Les essais de 2017 sur chardonnay donnent de bons résultats, mais la pression était faible. Ce qui fait dire au technicien que Roméo est une bonne solution dans des contextes de pression modérée, et en association. « Mais que ce soit pour le Cos-Oga ou pour la cérévisiane, le résultat est plus intéressant si l’on multiplie les applications », précise le technicien, qui tient des cadences de 10 à 12 jours pour le premier et 7 à 10 jours pour le deuxième.

Laminarine et fénugrec sont moins performants

D’autres solutions existent sur le marché, mais rencontrent moins d’enthousiasme auprès des expérimentateurs. « La laminarine, extraite d’algues brunes, montre une efficacité contre l’oïdium sous serre, reconnaît Xavier Daire. Mais les résultats sur vigne en place sont trop irréguliers pour tirer des conclusions. » Une thèse de 2015 montre toutefois qu’une modification chimique de la molécule permet d’améliorer son efficacité, ce qui ouvre la voie à des produits plus efficients.

De même, le Stifénia, qui est un extrait de la plante fénugrec, a démontré son caractère éliciteur, mais avec un effet limité. Testé il y a quelques années par Bernard Molot à l’IFV, il avait eu une efficacité nulle dans la lutte contre le mildiou et l’oïdium au champ, avec un produit utilisé en solo. Il serait intéressant de renouveler l’expérience en association, dans un contexte de réduction de dose. De leur côté, les produits Elistim (Jouffray-Drillaud) et Nectar MGS (De Sangosse) ont été évalués à l’IFV de Bordeaux par Nicolas Aveline en 2009. Ils n’ont pas montré de gain d’efficacité par rapport à un témoin sous dosé. Il faut toutefois préciser que sur ce millésime, la simple réduction de dose a suffi à contrôler la faible pression des ravageurs.

Par ailleurs, le chitosan (Elicityl), qui n’est pas homologué sur vigne, marche assez bien sur le mildiou et l’oïdium dans certains cas, et pourrait présenter un intérêt. Testé en 2017 en bourgogne, il a assuré une bonne protection, avec des niveaux similaires à la cérévisiane.

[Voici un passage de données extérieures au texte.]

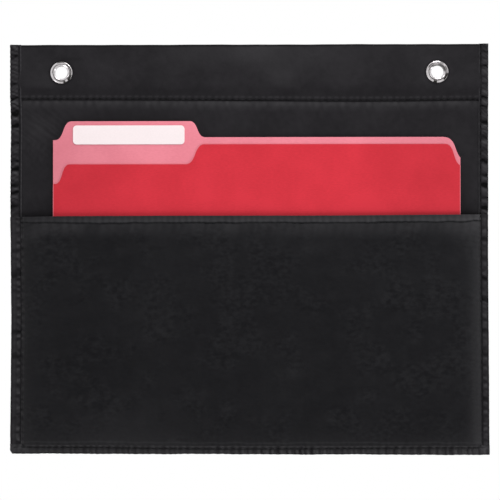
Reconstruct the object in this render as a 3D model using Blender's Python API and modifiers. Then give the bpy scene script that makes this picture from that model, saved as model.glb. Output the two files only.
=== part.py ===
"""Hanging document pocket: a cloth panel on two eyelets, with a sewn front pocket that holds a folder.

Run it with blender --background --python part.py, or from Blender's text editor.
Metres, +Z up. The front faces -Y and the wall is the plane Y = 0. The origin lies midway
between the two eyelets, on that plane. Cloth is counted in plies from the wall: ply 0 is the
back panel, and each further ply lies one clearance in front of the one before.
"""

import math

import bmesh
import bpy
from mathutils import Vector

MM = 0.001

# The hanging panel
PANEL_WIDTH = 350 * MM
PANEL_HEIGHT = 300 * MM
CLOTH = 0.5 * MM
GAP = 0.3 * MM  # clearance between pieces that lie on, or pass through, one another

# Margins turned over to the front, and how far their stitches lie inside their free edge
HEADER_HEIGHT = 41 * MM
HEADER_STITCH_INSET = 1.0 * MM
LEFT_HEM_WIDTH = 8.1 * MM
RIGHT_HEM_WIDTH = 5.9 * MM
HEM_STITCH_INSET = 0.9 * MM
HEM_STEP = 6 * MM  # length over which a side hem climbs onto the header band

# The pocket, measured from the panel's lower edge and from its sides
POCKET_HEIGHT = 174.5 * MM
POCKET_ROOM = 5.4 * MM  # between the closed folder and the pocket's front
POCKET_BOW = 1.5 * MM  # how much further the middle of the lip stands forward
LEFT_SEAM_WIDTH = 8.8 * MM
RIGHT_SEAM_WIDTH = 5.7 * MM
SEAM_STITCH_INSET = 1.2 * MM
SEAM_TURN = 4.4 * MM  # width of the pocket cloth turned under at each side
BOTTOM_MARGIN = 5.1 * MM
BOTTOM_STITCH_INSET = 0.9 * MM
SIDE_CURVE = 12 * MM  # length over which the pocket's sides curve forward
FLOOR_CURVE = 3.6 * MM  # height over which its floor curves up into its front
FLOOR_SHARE = 0.75  # of the pocket's depth that the floor takes, before the front begins
LIP_HEM_HEIGHT = 7 * MM
LIP_STITCH_DROP = 5.7 * MM
THREAD_RADIUS = 0.25 * MM
THREAD_END = 1.5 * MM  # how far a row of stitches stops short of an outer edge

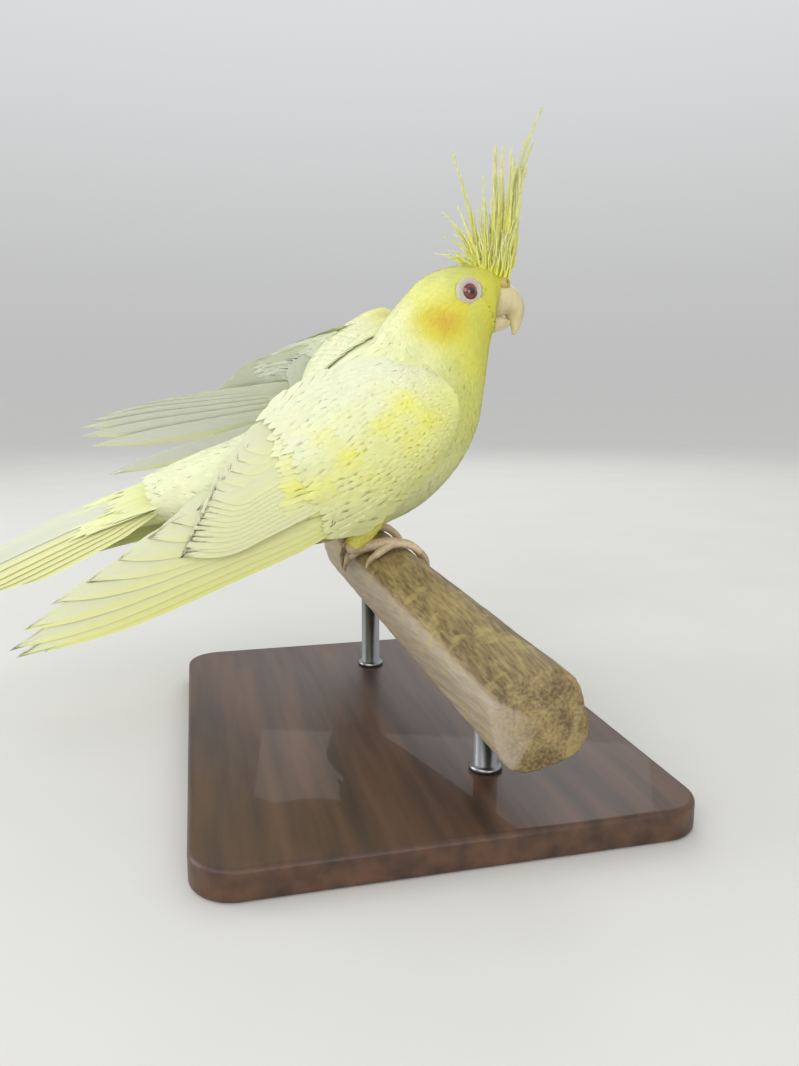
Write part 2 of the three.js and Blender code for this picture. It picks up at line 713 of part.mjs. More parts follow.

Dans un autre registre, le PEL 101 GV (oligosaccharide) permet de préparer la vigne contre le gel, en jouant sur les équilibres chimiques de la plante. Il a été testé pendant près de dix ans par le Comité Champagne, et montre des résultats variables mais bien réels, notamment sur gelée blanche. Ces derniers sont compris entre 5 et 55 % d’efficacité, avec une moyenne proche de 20-25 %, à condition de réaliser une application à minima au stade 1 feuille.